**Problem requirements:** Write out all the data again, exactly as it stands.

START

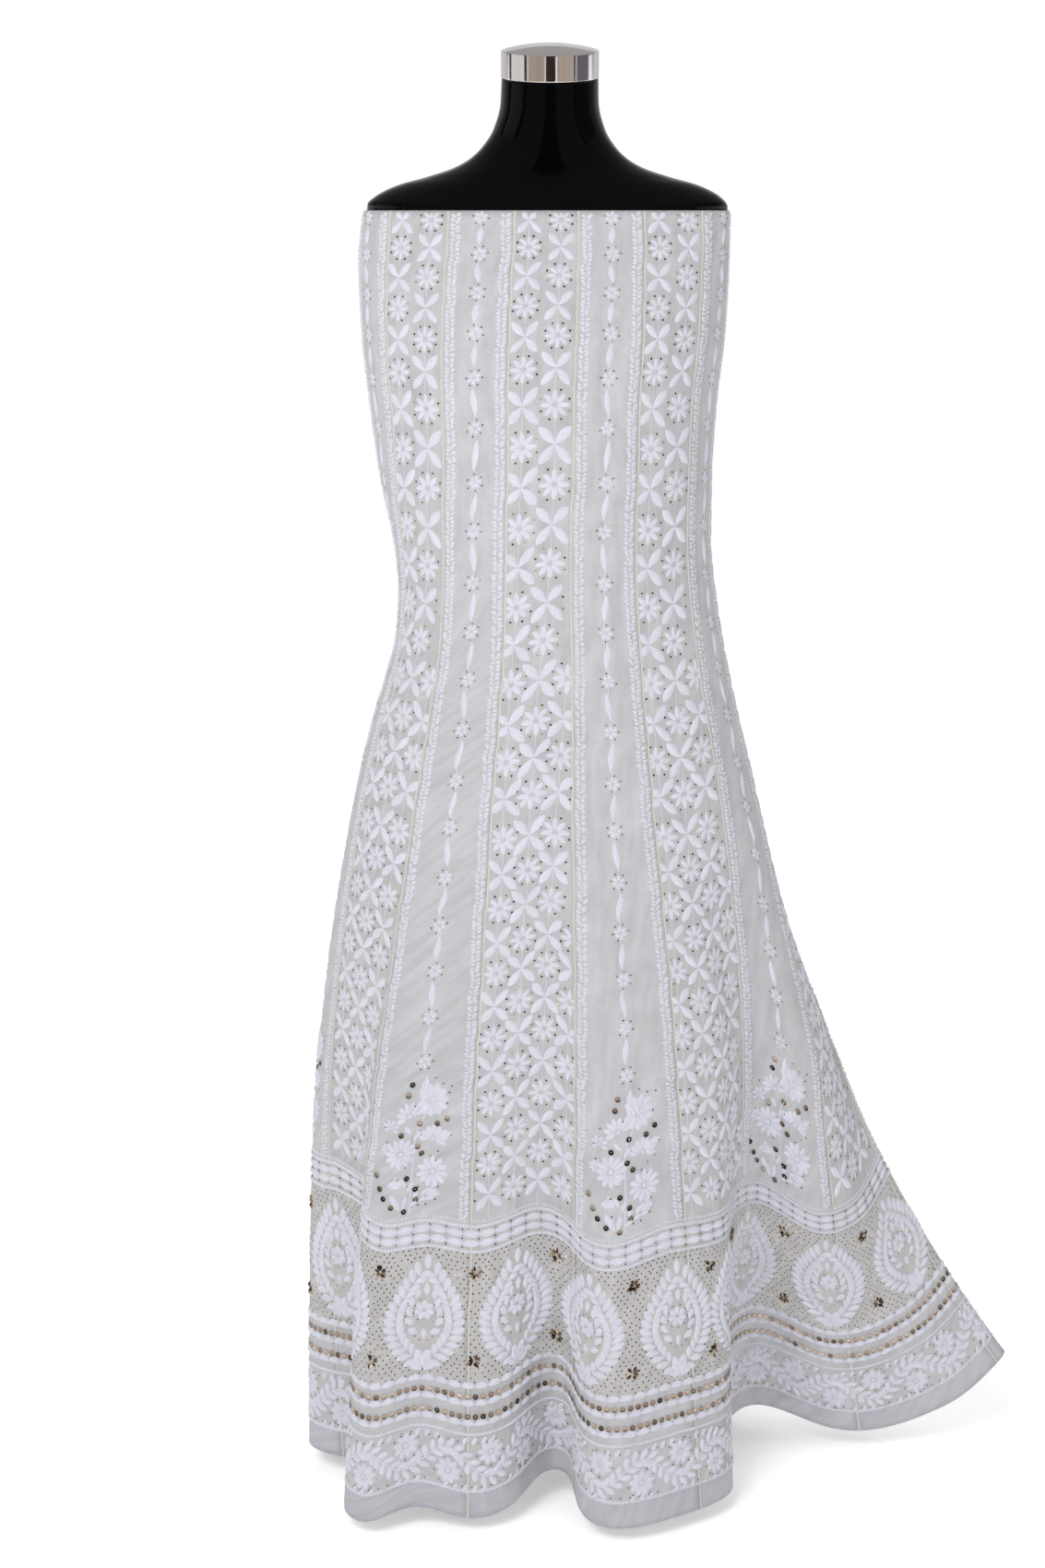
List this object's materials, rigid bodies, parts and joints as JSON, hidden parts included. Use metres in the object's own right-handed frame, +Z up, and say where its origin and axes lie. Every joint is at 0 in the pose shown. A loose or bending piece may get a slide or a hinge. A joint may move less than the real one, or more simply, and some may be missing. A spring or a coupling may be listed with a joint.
{
  "type": "anarkali gown on dress form",
  "caption": "Straight-topped panelled gown with a full folded hem and one side drawn out, worn by a limbless dress form on a pole and round base.",
  "frame": {"origin": "on the floor, on the underside of the stand's base plate, below the form's vertical axis at the front part of the plate", "axes": "+Z up along the form, -Y towards the viewer in front, +X towards the side on which the skirt is drawn out"},
  "size_m": [0.791, 0.4568, 1.5581],
  "materials": {
    "jaal_cloth": "fine white weave with raised white thread flowers in a trellis",
    "plain_cloth": "fine white weave with a vine of small raised flowers",
    "form_black": "deep gloss black",
    "cap_chrome": "polished",
    "stand_steel": "brushed"
  },
  "bodies": {
    "root": {"jaal_kali_01": "jaal_cloth", "plain_kali_02": "plain_cloth", "jaal_kali_03": "jaal_cloth", "plain_kali_04": "plain_cloth", "jaal_kali_05": "jaal_cloth", "plain_kali_06": "plain_cloth", "jaal_kali_07": "jaal_cloth", "plain_kali_08": "plain_cloth", "jaal_kali_09": "jaal_cloth", "plain_kali_10": "plain_cloth", "jaal_kali_11": "jaal_cloth", "plain_kali_12": "plain_cloth", "jaal_kali_13": "jaal_cloth", "plain_kali_14": "plain_cloth", "form_torso": "form_black", "form_neck_cap": "cap_chrome", "stand_pole": "stand_steel", "stand_base": "stand_steel"}
  },
  "joints": []
}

END

**Solution to this exercise:**
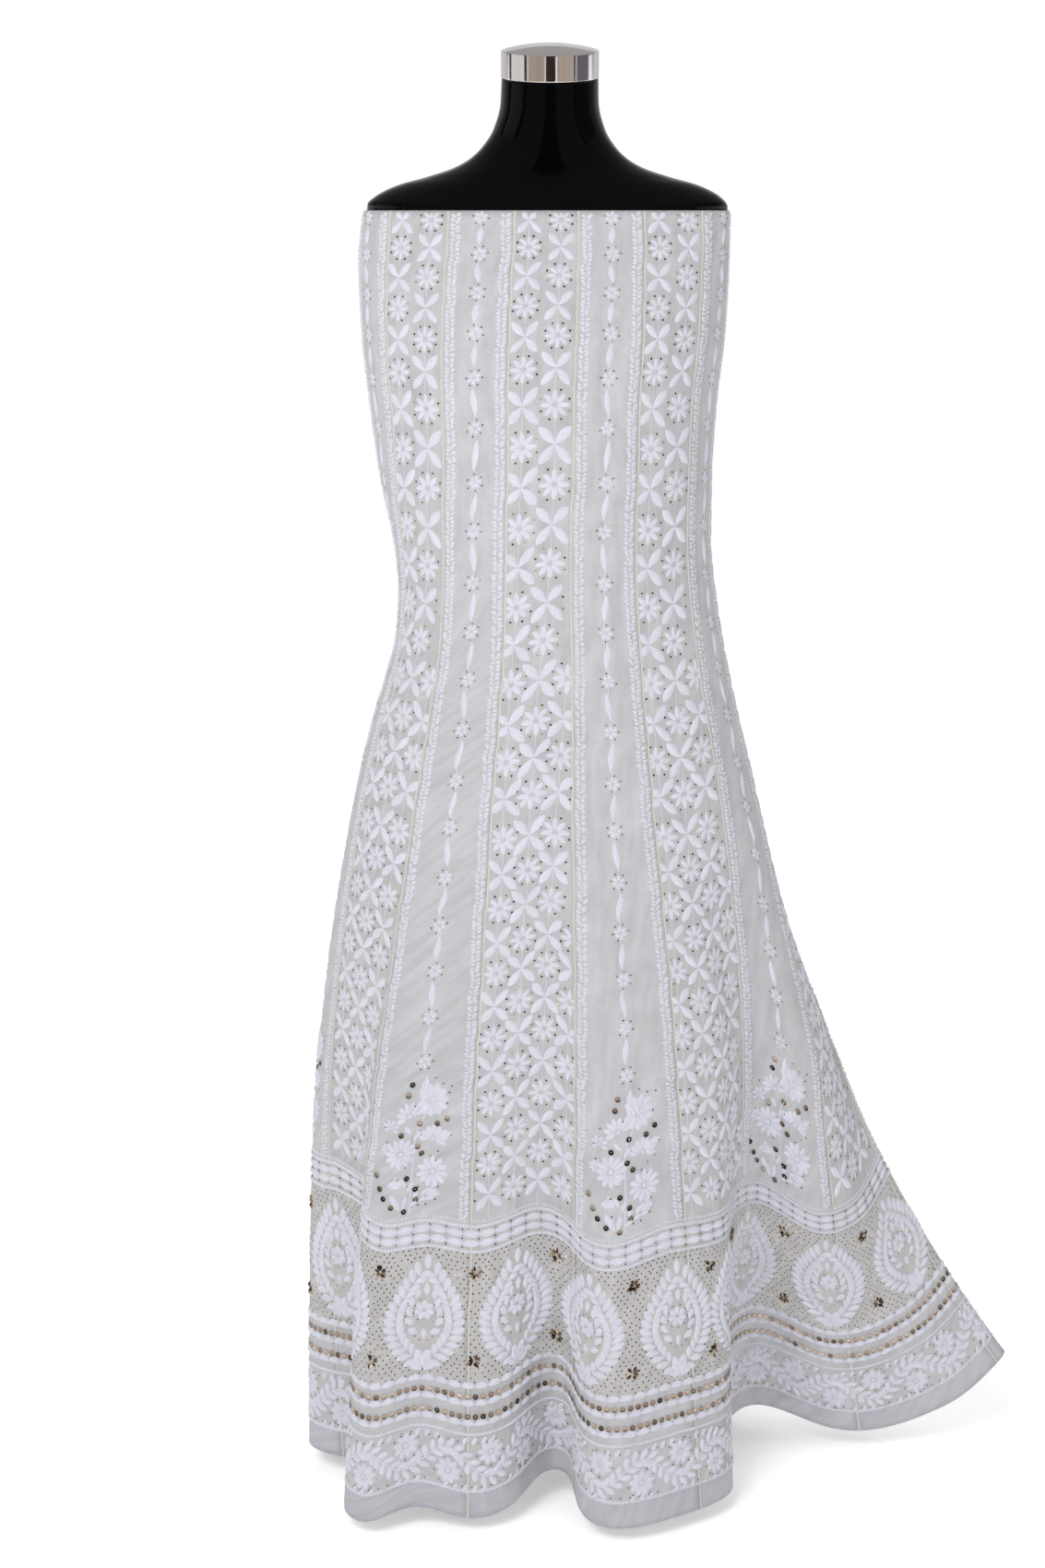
List this object's materials, rigid bodies, parts and joints as JSON, hidden parts included. Use metres in the object's own right-handed frame, +Z up, and say where its origin and axes lie. Every joint is at 0 in the pose shown. A loose or bending piece may get a slide or a hinge. A joint may move less than the real one, or more simply, and some may be missing. A spring or a coupling may be listed with a joint.
{
  "type": "anarkali gown on dress form",
  "caption": "Straight-topped panelled gown with a full folded hem and one side drawn out, worn by a limbless dress form on a pole and round base.",
  "frame": {"origin": "on the floor, on the underside of the stand's base plate, below the form's vertical axis at the front part of the plate", "axes": "+Z up along the form, -Y towards the viewer in front, +X towards the side on which the skirt is drawn out"},
  "size_m": [0.791, 0.4568, 1.5581],
  "materials": {
    "jaal_cloth": "fine white weave with raised white thread flowers in a trellis",
    "plain_cloth": "fine white weave with a vine of small raised flowers",
    "form_black": "deep gloss black",
    "cap_chrome": "polished",
    "stand_steel": "brushed"
  },
  "bodies": {
    "root": {"jaal_kali_01": "jaal_cloth", "plain_kali_02": "plain_cloth", "jaal_kali_03": "jaal_cloth", "plain_kali_04": "plain_cloth", "jaal_kali_05": "jaal_cloth", "plain_kali_06": "plain_cloth", "jaal_kali_07": "jaal_cloth", "plain_kali_08": "plain_cloth", "jaal_kali_09": "jaal_cloth", "plain_kali_10": "plain_cloth", "jaal_kali_11": "jaal_cloth", "plain_kali_12": "plain_cloth", "jaal_kali_13": "jaal_cloth", "plain_kali_14": "plain_cloth", "form_torso": "form_black", "form_neck_cap": "cap_chrome", "stand_pole": "stand_steel", "stand_base": "stand_steel"}
  },
  "joints": []
}